6(10) The surviving spouse’s election shall be in the form prescribed by the regulations and shall be filed in the office of the Estate Registrar for Ontario within six months after the first spouse’s death.
6(11) If the surviving spouse does not file the election within that time, he or she shall be deemed to have elected to take under the will or to receive the entitlement under the Succession Law Reform Act, or both, as the case may be, unless the court, on application, orders otherwise.
2(8) The court may, on motion, extend a time prescribed by this Act if it is satisfied that,
(a) there are apparent grounds for relief;
(b) relief is unavailable because of delay that has been incurred in good faith; and
(c) no person will suffer substantial prejudice by reason of the delay.
[36] Edward relies on the case of Lundy v. Lundy Estate [5] in support of his argument that Emily’s FLA claims ought to be dismissed. The Lundy case is easily distinguishable on the facts. The moving party widow in Lundy brought her motion to extend the time for her to file an election under the FLA a year and a half after the death of her husband. Sheard J. found that the Applicant had been provided financial information on an ongoing basis and had been represented by counsel for over a year prior to the motion being brought. She also found that the Applicant had not demonstrated that the delay in bringing her motion was incurred in good faith.
[37] I was also referred to the case of Scherer v. Scherer [6]. That case is also factually distinguishable. Scherer was a decision on a motion brought by a husband to extend the limitation period set out in section 7(3) of the FLA – the limitation period applicable to claims for equalization after parties separate or divorce. Day J. found that the moving party husband chose not to assert his rights within the limitations period. The application seeking equalization was commenced almost two (2) years after the time for him to do so had expired.

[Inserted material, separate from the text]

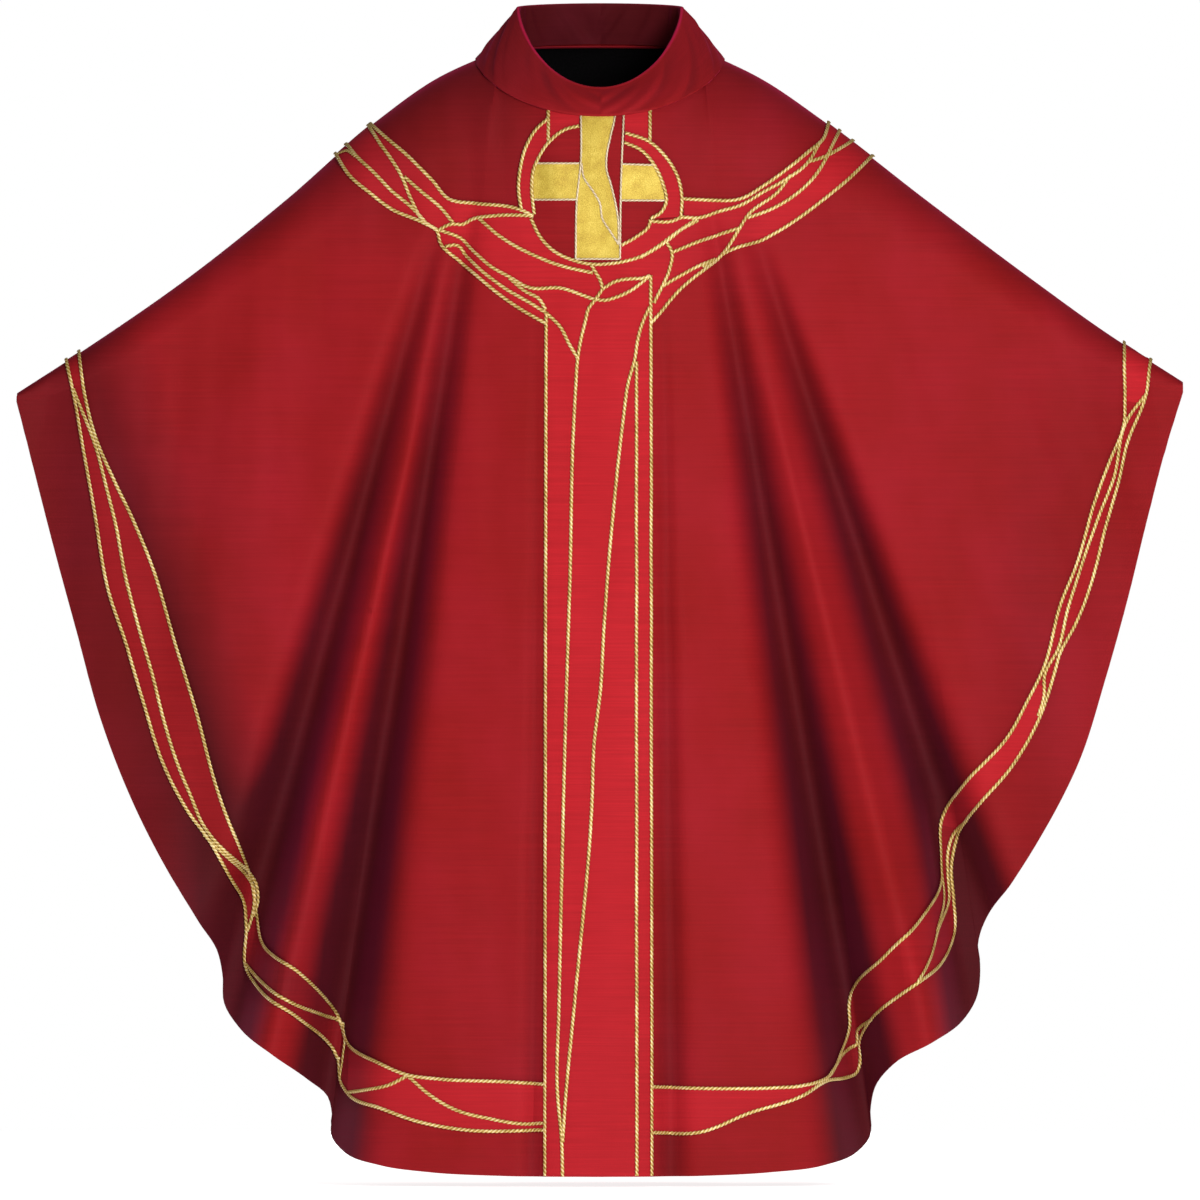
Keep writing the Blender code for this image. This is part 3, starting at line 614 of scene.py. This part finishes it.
def braid(name, cloth, line, nodes=(), straight=False, raised=False, fine=False):
    """A twisted gold cord sewn down along a line: two strands that wind round each other."""
    half_width, stuff = (FINE_BRAID_HALF, PALE_THREAD) if fine else (BRAID_HALF, THREAD)
    lift = SECOND_BRAID_LIFT if raised or fine else BRAID_LIFT
    places = cloth.locate(np.linspace(*line, STRAIGHT_STEPS) if straight else densely(line))
    below = places[:, 1] > 0
    places = places[below | np.append(below[1:], False) | np.insert(below[:-1], 0, False)]
    route, normals = cloth.sample(finer(places, BRAID_FINER))
    route = route + normals * (lift + half_width * BRAID_SEAT)
    walked = np.concatenate([[0.0], np.cumsum(sizes(np.diff(route, axis=0)))])
    keep = np.concatenate([[True], np.diff(walked) > 1e-7])
    walked, route, normals = walked[keep], route[keep], normals[keep]
    count = max(6, int(walked[-1] / BRAID_STEP))
    at = np.linspace(0, walked[-1], count)
    route, up = read_at(route, walked, at), read_at(normals, walked, at)
    tangent = np.gradient(route, axis=0)
    tangent /= np.linalg.norm(tangent, axis=1, keepdims=True)
    side = np.cross(tangent, up)
    side /= np.linalg.norm(side, axis=1, keepdims=True)
    up = np.cross(side, tangent)
    angle = np.linspace(0, 2 * math.pi, BRAID_SIDES, endpoint=False)[None, :]
    phase = (2 * math.pi * at / BRAID_PITCH)[:, None]
    bulge = half_width * (0.86 + 0.16 * np.cos(2 * angle - phase))
    points = (route[:, None] + side[:, None] * (bulge * np.cos(angle))[:, :, None]
              + up[:, None] * (BRAID_FLATNESS * bulge * np.sin(angle))[:, :, None])
    sides = [(j, (j + 1) % BRAID_SIDES) for j in range(BRAID_SIDES)]
    faces = [(start + a, start + b, start + b + BRAID_SIDES, start + a + BRAID_SIDES)
             for start in range(0, (count - 1) * BRAID_SIDES, BRAID_SIDES) for a, b in sides]
    faces.append(tuple(range(BRAID_SIDES))[::-1])
    faces.append(tuple(range((count - 1) * BRAID_SIDES, count * BRAID_SIDES)))
    uvs = np.stack(np.broadcast_arrays(at[:, None], angle / (2 * math.pi)), axis=2).reshape(-1, 2)
    made = mesh_object(name, points.reshape(-1, 3), faces, stuff, uvs)
    if not cloth.front:
        made.data.flip_normals()
    register(made, nodes)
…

[38] In this case, there is evidence that Edward received Emily’s equalization election by October 20, 2022. Although that is technically outside of the six (6) month limitation period, it is outside by mere days, not months or years as in the cases I was referred to.
[39] I am satisfied that there are apparent grounds for relief – Emily is seeking to elect to receive an equalization payment pursuant to the provision of the FLA rather than take under the Will. I am also satisfied that no person will suffer substantial prejudice by reason of a delay of only a few days.
[40] On the issue of whether I should grant an extension without a formal motion being brought before the Court, I have considered that Emily’s application has been ongoing for over two (2) years now and the Respondents are only now choosing to advance a limitations argument. I have also taken into account that the Rules of Civil Procedure are to be interpreted and applied liberally so as to ensure a just and expeditious outcome of proceedings. Given that the Respondents waited two years to formally advance the argument that Emily’s FLA claims are outside of the limitation period, and considering all of the steps taken in Emily’s original application prior to that issue being formally raised, I am of the view that I can and should consider the issue of an extension ad hoc without a formal motion being brought.
[41] For all these reasons I find that an extension of time should be granted to Emily such that her FLA claims may proceed in the regular course.
Conclusion
[42] The Counter Application was commenced outside of the limitation period and is therefore statute barred and shall be dismissed.
[43] Emily’s FLA claims were made outside of the limitation period but for the reasons I have articulated, I am satisfied that an extension of time should be granted and that those claims should proceed to a full hearing.
[44] I have not made any determination on the arguments advanced by the Respondents that Emily’s FLA claims are barred by virtue of her intermeddling with the estate. I am also of the view that it is open for the Respondents to argue the issue of occupational rent in Emily’s original application in relation to her FLA claims. The Respondents may also argue that Emily acted as an Estate Trustee prior to her renunciation and must therefore account for her actions and steps taken in that capacity.
[45] Counsel for the parties shall file their submissions on costs as follows:
a. Primary submissions by the Applicant, Emilia Gibbons, no longer than 3 pages in length, double-spaced, 12-point font, exclusive of Bill of Costs and Offer(s) to Settle on or before July 29, 2025;
b. Responding submissions by the Respondents, Edward and Adam Gibbons, no longer than 3 pages in length, double-spaced, 12-point font, exclusive of Bill of Costs and Offer(s) to Settle on or before August 12, 2025;
c. Reply by the Applicant, no longer than 2 pages in length, double spaced, 12-point font, on or before August 19, 2025.
[46] Order to go on the motion:
The Counter-Application commenced by Edward Gibbons, in his capacity as Estate Trustee is dismissed.
The timeline for the Applicant, Emilia Gibbons, to advance her claims under the Family Law Act is extended ex post facto.
Counsel shall schedule the Application for a full hearing on the merits. If any issues arise in setting a timetable, counsel shall contact the trial coordinator for a case conference.
At the argument of the Application, the Respondents may advance arguments that the Applicant owes the Estate occupational rent, that the Applicant is barred from electing under the Family Law Act due to intermeddling with the Estate, and that the Applicant acted as an Estate Trustee prior to her renunciation and must therefore account for her actions and steps taken in that capacity.
A.D. Hilliard
Released: July 15, 2025
Footnotes
[2] Ingram v. Kulynych Estate, [2024] OJ No 4056 (CA)
[3] Ingram v. Kulynych Estate, supra, at para 26, citing Waschkowski v. Hopkinson Estate (2000), 47 OR (3d) 370 (CA)
[4] Ingram v. Kulynych Estate, supra, at para 30 quoting from Levesque v. Crampton Estate, 2017 ONCA 455.
[5] Lundy v. Lundy Estate, [2017] O.J. No 1837 (SCJ).
[6] Scherer v. Scherer, [2000] O.J. No. 3092 (SCJ).